Los Demócratas Suecos plantean una posición discriminatoria inaceptable en una sociedad democrática. Acusan a los extranjeros de ser responsables de nuevos brotes de violencia, aunque ello no se haya podido comprobar. Rechazan la inmigración porque pone en juego la subsistencia del Estado de Bienestar que, según ellos, no se debe extender inmerecidamente a “personas que provienen de la cultura de la pereza”. Y rechazan la presencia en Escandinavia de costumbres y valores islámicos inspirados en la aplicación de la Sharia, esto es la ley islámica, que se puede inmiscuir en todos los aspectos de la vida cotidiana de los creyentes.

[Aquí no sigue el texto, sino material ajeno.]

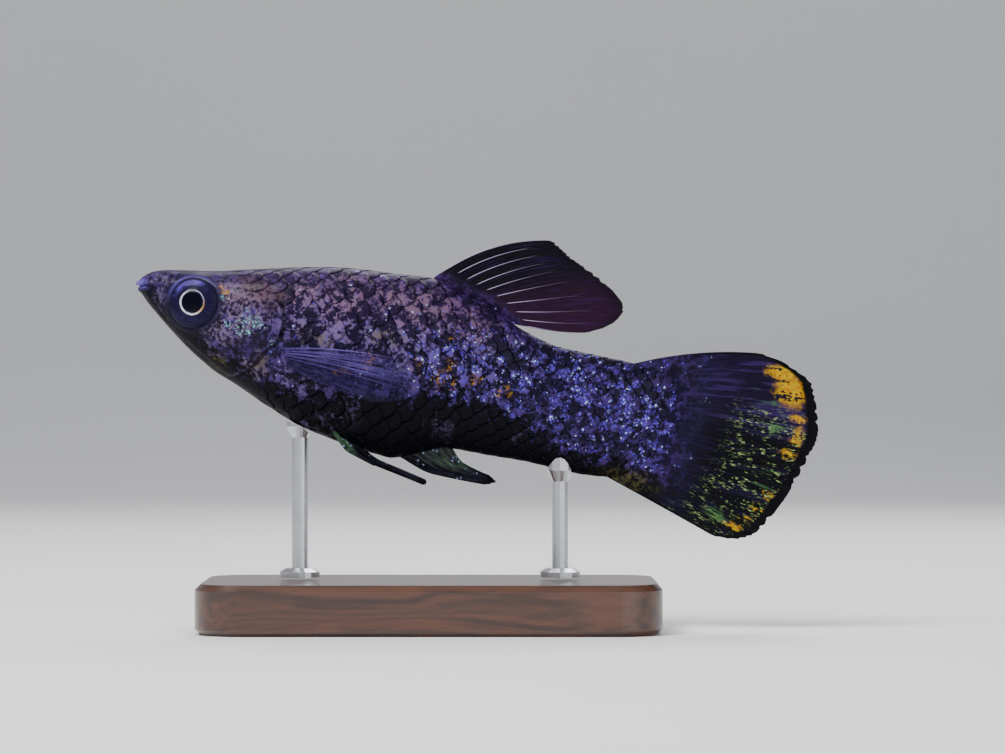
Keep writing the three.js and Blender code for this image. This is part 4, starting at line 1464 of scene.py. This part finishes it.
def whole_ray(fin, middle, thick):
    """A ray that doesn't fork, down to its rounded tip."""
    taper = STOUT_TAPER if "stout" in fin else PLAIN_TAPER
    run = np.append(np.linspace(-fin["sink"], 0.9, 22), np.linspace(0.92, RAY_END, 5))
    return [(middle, s, thick * (1 - taper * s) * rounded_tip(s)) for s in run]


def forked_ray(fin, middle, thick, space):
    """A ray's stem, and the arms and twigs that it splits into."""
    first, second = fin["splits"]
    run = np.linspace(0, 1, 10)
    stem = np.linspace(-fin["sink"], first, 12)
    lines = [[(middle, s, thick * (1 - STEM_TAPER * max(s, 0) / first)) for s in stem]]
    for fork in (-1, 1):
        arm = [(middle + ARM_SPREAD * fork * space * t, first + (second - first) * t) for t in run]
        lines.append([(u, s, thick * (ARM_RADIUS - BRANCH_TAPER * t)) for (u, s), t in zip(arm, run)])
        if second > LAST_FORK:
            continue
        for twig in (-1, 1):
            end = ARM_SPREAD * fork + TWIG_SPREAD * twig * run
            twigs = [(middle + e * space, second + (RAY_END - second) * t) for e, t in zip(end, run)]
            lines.append([(u, s, thick * (TWIG_RADIUS - BRANCH_TAPER * t)) for (u, s), t in zip(twigs, run)])
    return lines


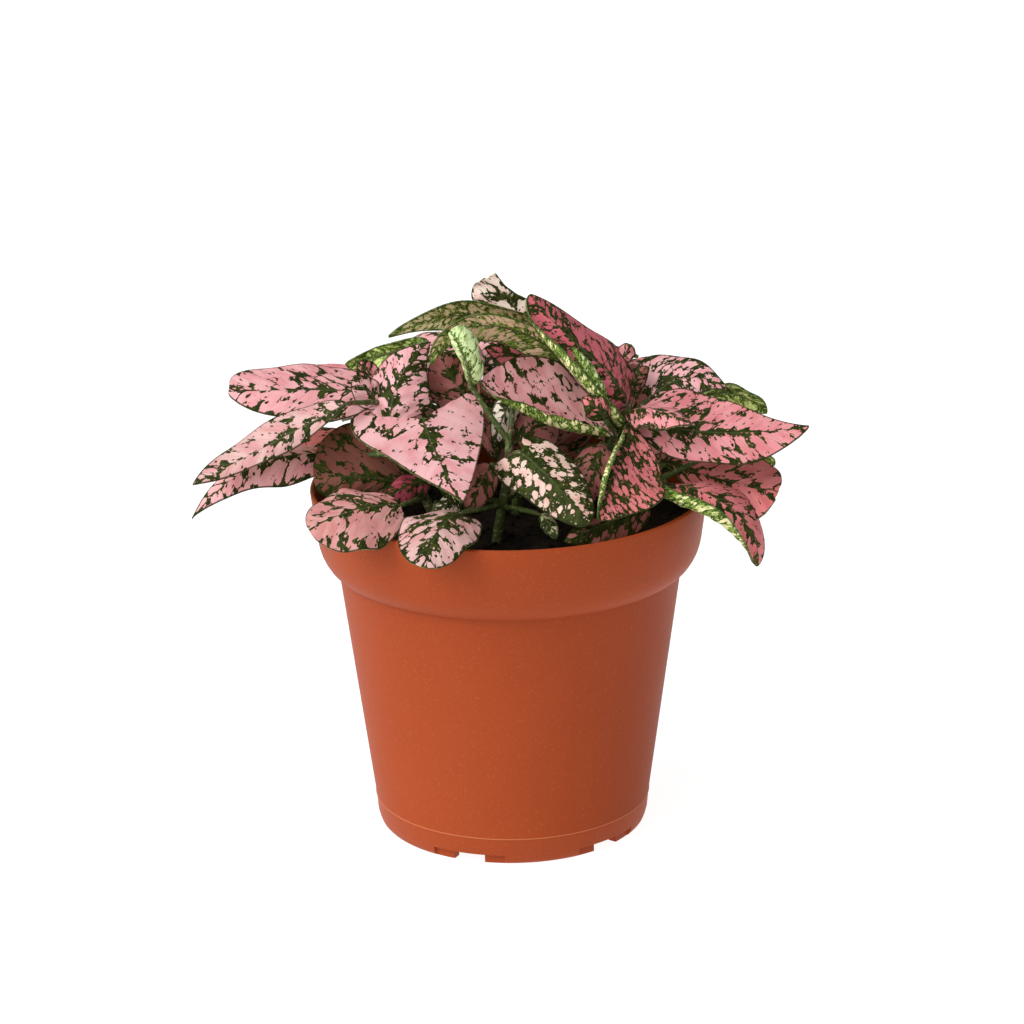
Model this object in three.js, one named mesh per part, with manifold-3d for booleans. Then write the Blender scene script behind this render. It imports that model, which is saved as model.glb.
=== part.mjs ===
// A polka dot plant in a round nursery pot: leafy stems standing in potting soil.
// Millimetres, +Z up. The pot is turned about the Z axis and stands on its foot ring.
// The plant is laid out around the pot's axis, with X to the right and Y to the back,
// and the whole is then centred on its own bounding box, at its bottom.
import * as THREE from 'three';
import { mergeVertices } from 'three/addons/utils/BufferGeometryUtils.js';
import Module from 'manifold-3d';

const wasm = await Module();
wasm.setup();

// The pot, a 105 mm moulded nursery pot
const RIM_RADIUS = 52.5;
const POT_HEIGHT = 93.7;
const WALL = 1.15;
const BAND_RADIUS = 51; // foot of the rim band
const BAND_FOOT = 82;
const CREASE_RADIUS = 45.5; // where the band curves in to meet the wall
const CREASE_HEIGHT = 72.7;
const SEAM_RADIUS = 36.74; // mould seam above the foot ring
const SEAM_HEIGHT = 7.72;
const FOOT_RADIUS = 34.6;
const FOOT_WALL = 2.6;
const FLOOR_UNDER = 4.2;
const FLOOR_TOP = 5.6;
const POT_SIDES = 48;

// Notches round the foot ring: a shallow recess with a slot through its middle
const NOTCH_AZIMUTHS = [-19.5, 45, 117, 189, 261]; // degrees, from the front towards +X
const RECESS_WIDTH = 32;
const RECESS_HEIGHT = 2.8;
const RECESS_DEPTH = 1.1;
const SLOT_WIDTH = 14;
const SLOT_HEIGHT = 2.3;
const DRAIN_RADIUS = 4;
const DRAIN_CIRCLE = 24;

// The soil, filling the pot to a little below the rim
const SOIL_TOP = 83;
const SOIL_GAP = 0.35;
const SOIL_BUMP = 0.7;
const SOIL_RINGS = [44, 29, 14];

// Stems, stalks and blades
const STEM_RADIUS = 1.6;
const STEM_SIDES = 6;
const STEM_STEPS = 5;
const STALK_RADIUS = 0.8;
const STALK_SIDES = 4;
const STALK_STEPS = 2;
const STALK_SINK = 1.4;
const HOLE_GAP = 0.35;
const BLADE_THICKNESS = 0.7;
const BLADE_ROWS = [0, 0.08, 0.3, 0.56, 0.82, 1];
const SMALL_BLADE_ROWS = [0, 0.12, 0.4, 0.75, 1];
const SMALL_BLADE_WIDTH = 18;
const SLIVER = 0.15; // facets narrower than this are merged
const ROLLED = 60; // degrees, past which half a blade gets more columns

const POT_COLOUR = 0xb04a2b;
const SOIL_COLOUR = 0x2e2119;
const LEAF_COLOUR = 0xd98088;

const rad = THREE.MathUtils.degToRad;

// What a blade has unless its own row says otherwise. fold is the slope of each half
// beside the midrib and curl how far it bends on towards its margin, in degrees, up
// when positive. roll gathers the bend near the margin, tipRoll bends the margin more
// towards the tip, reach stretches a half and heart draws its base back into a lobe.
// All but the wave may be given for the left or the right half alone.
const PLAIN_BLADE = {
  fold: -12, curl: -30, roll: 1, tipRoll: 0, reach: 1, wave: 0.8, waves: 2, heart: 0,
  baseShape: 0.5, tipShape: 0.8,
};

// A leaf that points straight out from the pot's axis
function leafAround(azimuth, base, tip, width, arch, lean) {
  const c = Math.cos(rad(azimuth));
  const s = Math.sin(rad(azimuth));
  const middle = [(base[0] + tip[0]) / 2, (base[1] + tip[1]) / 2 + arch];
  const rib = [base, middle, tip].map(([r, z]) => [c * r, s * r, z]);
  return { rib, face: [c * 0.3 - s * lean, s * 0.3 + c * lean, 1], width };
}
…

La discusión así planteada sobre los migrantes pone en juego el contenido y los alcances de los valores tradicionales de una sociedad democrática dispuesta a comprender a otros pueblos y a recibir en su seno personas de toda procedencia. Tarea difícil, que exige hacer compatible ese espíritu con las necesidades propias de un país de proporciones demográficas modestas, que envejece sin renovación propia, y cuya capacidad de provisión de bienestar resulta limitada.

Los partidos que han mostrado compromiso con el estado de bienestar, y en particular el socialdemócrata, con o sin Magdalena a la cabeza, deben saber que su respuesta a la presión del proyecto radical populista marcará el destino de Suecia. También serán útiles, más allá de las fronteras, las lecciones de adaptación de la socialdemocracia a los requerimientos propios de una era de primacía del sector financiero y de exigencias de suprema racionalización de costos y eficiencia del Estado de Bienestar.

El síndrome de Estocolmo, Siglo XXI, mal puede ser el de una sociedad sometida en su ánimo a la lógica de la discriminación y la xenofobia. Por el contrario debería ser el de una sociedad democrática y vigorosa, capaz de reivindicar los valores en los que ha creído y que han demostrado ser, hasta ahora, una de las mejores fórmulas para producir riqueza en un ambiente de libertades con profundo y sólido compromiso social. Ahí está el verdadero reto de quien ahora llegue al gobierno de Suecia, que puede seguir siendo ejemplo deseable en Europa y otras partes del mundo.